Proudhon, dans le chapitre III de son premier mémoire : Qu’est-ce que la propriété ? (1840) a fait une critique minutieuse du principe saint-simonien : A chacun selon sa capacité, chaque capacité selon ses œuvres, et du principe fouriériste : A chacun selon son capital, son travail et son talent. Principes dont l’application est ainsi résumée par Proudhon : les capacités se classent et se subdivisent en ordres, en genres et en espèces ; les extrêmes de talent se lient par d’autres talents intermédiaires ; l’humanité présente ainsi une vaste hiérarchie, dans laquelle l’individu s’estime par comparaison, et trouve son prix dans la valeur d’opinion de ce qu’il produit. On ne peut ici reproduire l’argumentation de Proudhon et le lecteur pourra se reporter au texte même du premier mémoire, ouvrage facilement accessible. Proudhon aboutit à deux conclusions essentielles : la capacité donnée à tous d’accomplir une tâche sociale, c’est-à-dire une tâche égale justifie l’égalité des émoluments, et celle-ci : donnez-moi une société dans laquelle chaque espèce de talent soit en rapport de nombre avec les besoins, et où l’on n’exige de chaque producteur que ce que sa spécialité l’appelle à produire, et tout en respectant la hiérarchie des fonctions, j’en déduirai l’égalité des fortunes.

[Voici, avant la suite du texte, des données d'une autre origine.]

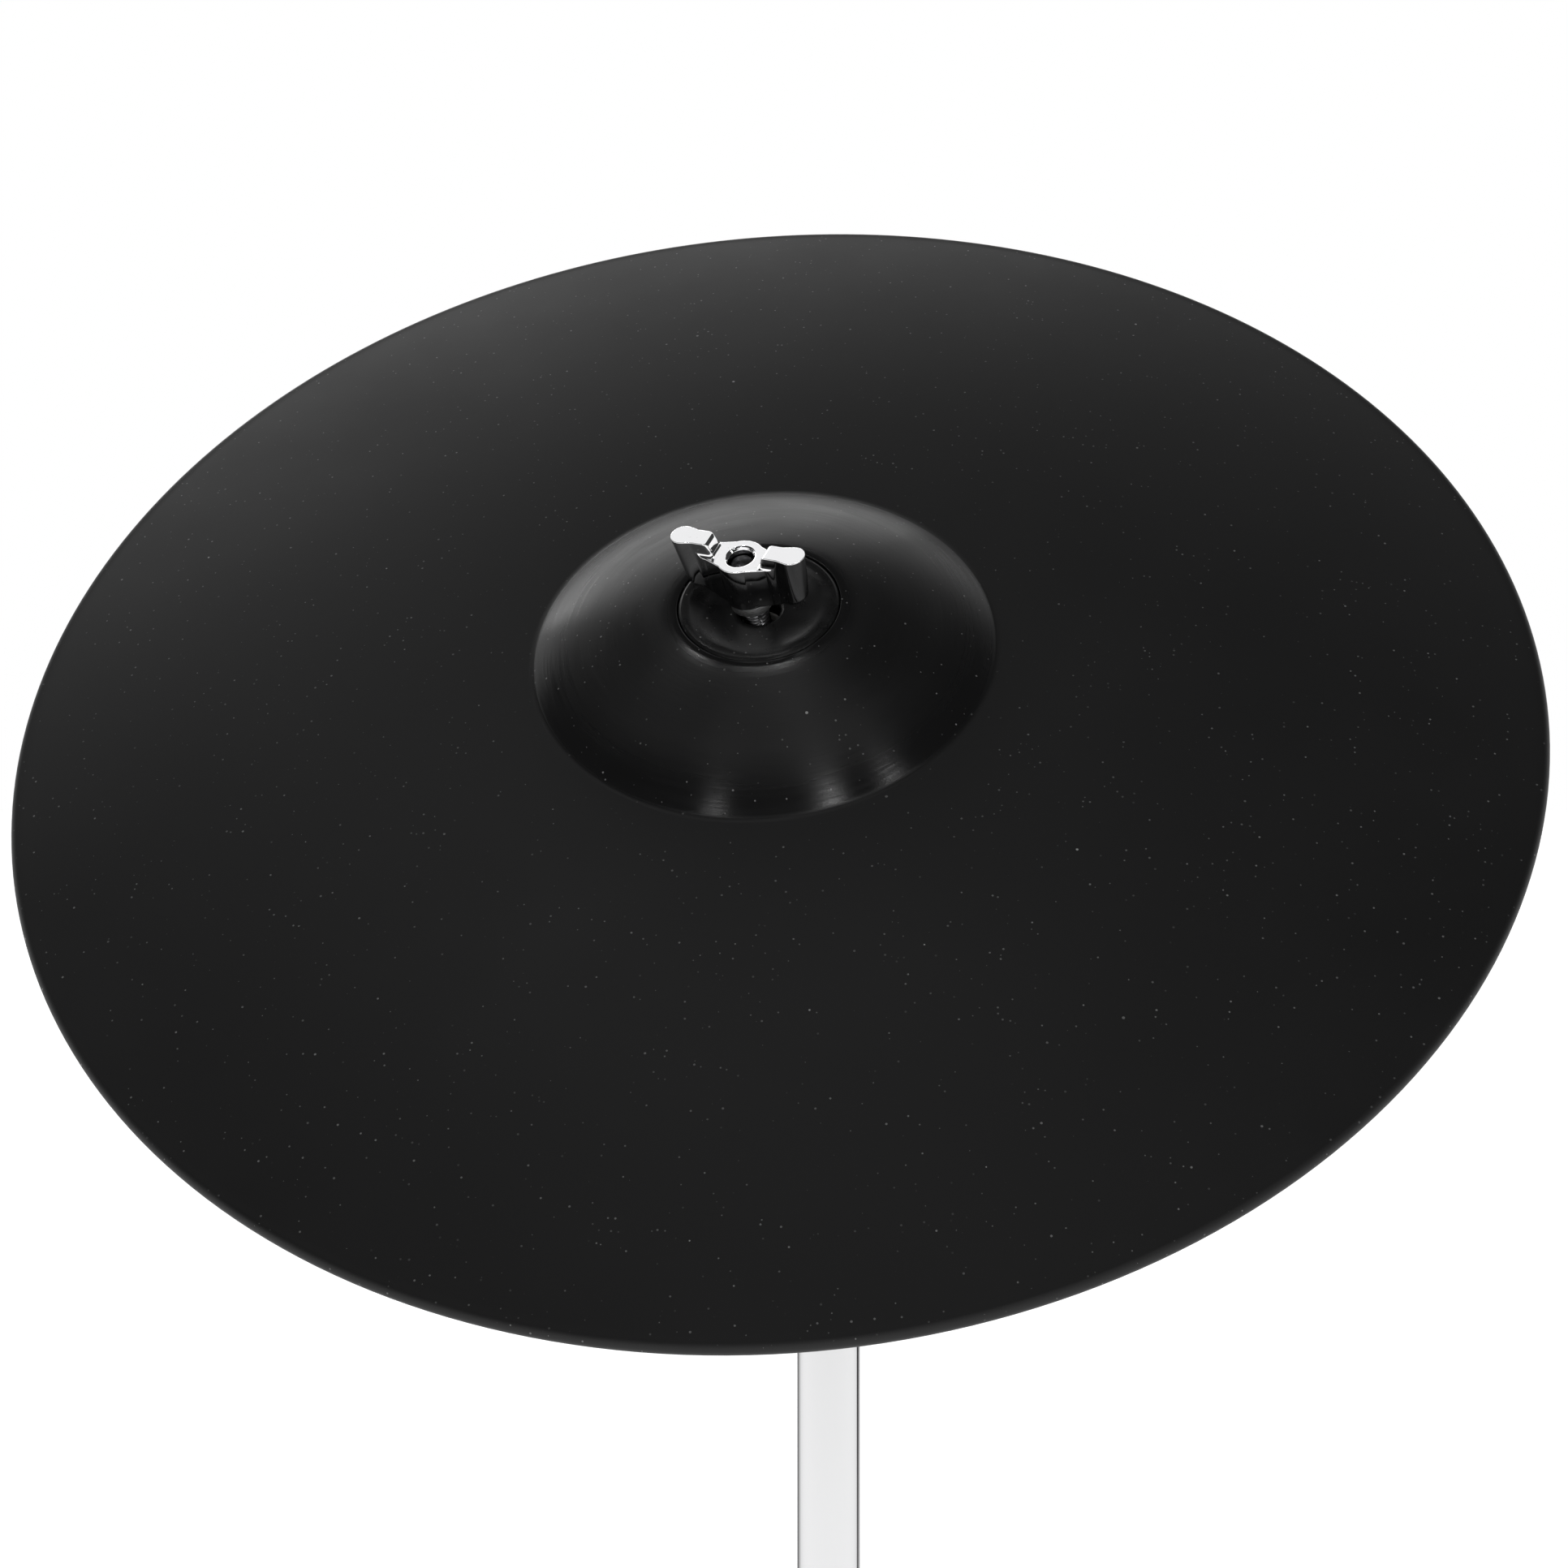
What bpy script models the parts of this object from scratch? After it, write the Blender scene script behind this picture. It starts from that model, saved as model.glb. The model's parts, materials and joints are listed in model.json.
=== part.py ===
"""Padded crash cymbal on the tilting top of its stand, as separate named pieces.

Run with: blender --background --python part.py
The lengths below are millimetres, and MM turns them into Blender's metres. +Z is up and the
origin is the middle of the foot of the stand's top tube. Every piece hangs from the empty of
the joint that carries it, so turning an empty turns what it carries.
"""
import math

import bmesh
import bpy
from mathutils import Euler, Matrix, Vector

MM = 0.001
WELD = 0.01 * MM
GAP = 0.3
LAYER_GAP = 0.4
RING_STEPS = 40
HARDWARE_STEPS = 20
SCREW_STEPS = 10
TOOL_STEPS = 18
TOOL_PHASE = math.radians(4)
SHARP_ANGLE = math.radians(35)

# Cymbal outline, measured from the plane of its rim.
CYMBAL_RADIUS = 228.6
RIM_HALF_DEPTH = 2.3
BOW_END = CYMBAL_RADIUS - 2.4
BOW_START_SLOPE = 0.03
BELL_RADIUS = 68.6
BELL_FOOT_HEIGHT = 20.85
BELL_SPHERE = 125.0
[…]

Quelques brèves remarques suffiront pour montrer l’inconsistance des raisons qui prétendent justifier, sur l’argument imbécile : si tout le monde était également rémunéré, personne ne voudrait faire des études, il n’y aurait plus d’émulation ni de zèle, chacun voudrait être manœuvre ou balayeur, etc. Mais, sans donner d’exemple, n’est-il pas évident que l’inégalité des salaires ne traduit pas l’utilité sociale du travail, les risques courus, la peine, l’insalubrité ? Et que penser de l’argument tant de fois invoqué : pour faire un médecin, un haut technicien, un économiste, un savant il faut un long apprentissage qui nécessite des études coûteuses, de grandes dépenses ? Ainsi le bénéficiaire de ces études tirerait d’un capital — non engagé d’ailleurs par lui — une rente substantielle, durant toute sa vie ! Comment un marxiste peut-il s’accommoder d’un pareil scandale ? Mais ces dépenses ne doivent pas être portées à l’avoir mais au débit du bénéficiaire : c’est en réalité une dette qu’il a contractée, une part des revenus de la société dont il est débiteur (et le développement des bourses d’études rend cela encore plus évident). Saint-Simon lui-même n’a-t-il pas reconnu que le savant doit son existence à la société industrielle, la seule nourricière ? Quant à la justification de la hiérarchie des salaires donnée par Marx, elle est singulièrement décevante : il oppose le travail complexe du technicien et du savant au travail élémentaire du manœuvre et pose en principe que le travail complexe est une puissance du travail élémentaire. Cette formulation à allure scientifique n’est autre que la reconnaissance a priori du bien-fondé de la hiérarchie des salaires, mais ne la justifie pas.
La question est, en réalité, beaucoup plus simple. Depuis des siècles on pose en principe qu’il existe un fossé infranchissable entre le travail intellectuel qui conduit aux professions libérales (jadis réservées aux hommes libres) et le travail manuel, mécanique et servile. La noblesse du premier s’oppose à la bassesse du second, et dans une société fondée sur l’argent, comment peut-on mieux récompenser la noblesse qu’en lui assurant un revenu supérieur ? Malgré les discours hypocrites, les hommages rendus aux ouvriers, on admet la suprématie du cerveau sur la main, et tout se passe comme si le salaire était inversement proportionnel à la quantité de travail manuel fourni. Une malédiction pèse sur le manouvrier qui a tout juste droit au salaire minimum garanti. Tant qu’on ne reconnaîtra pas que l’homme est à la fois un cerveau et des mains, qu’il est à la fois intellectuel et manuel, que la division du travail rend également nécessaires et respectables ces deux formes d’activité, on ne fera pas disparaitre cette scandaleuse inégalité des salaires, fondement de la société industrielle. Cela suppose une transformation de certaines habitudes dé pensée et par conséquent une réforme profonde de l’éducation.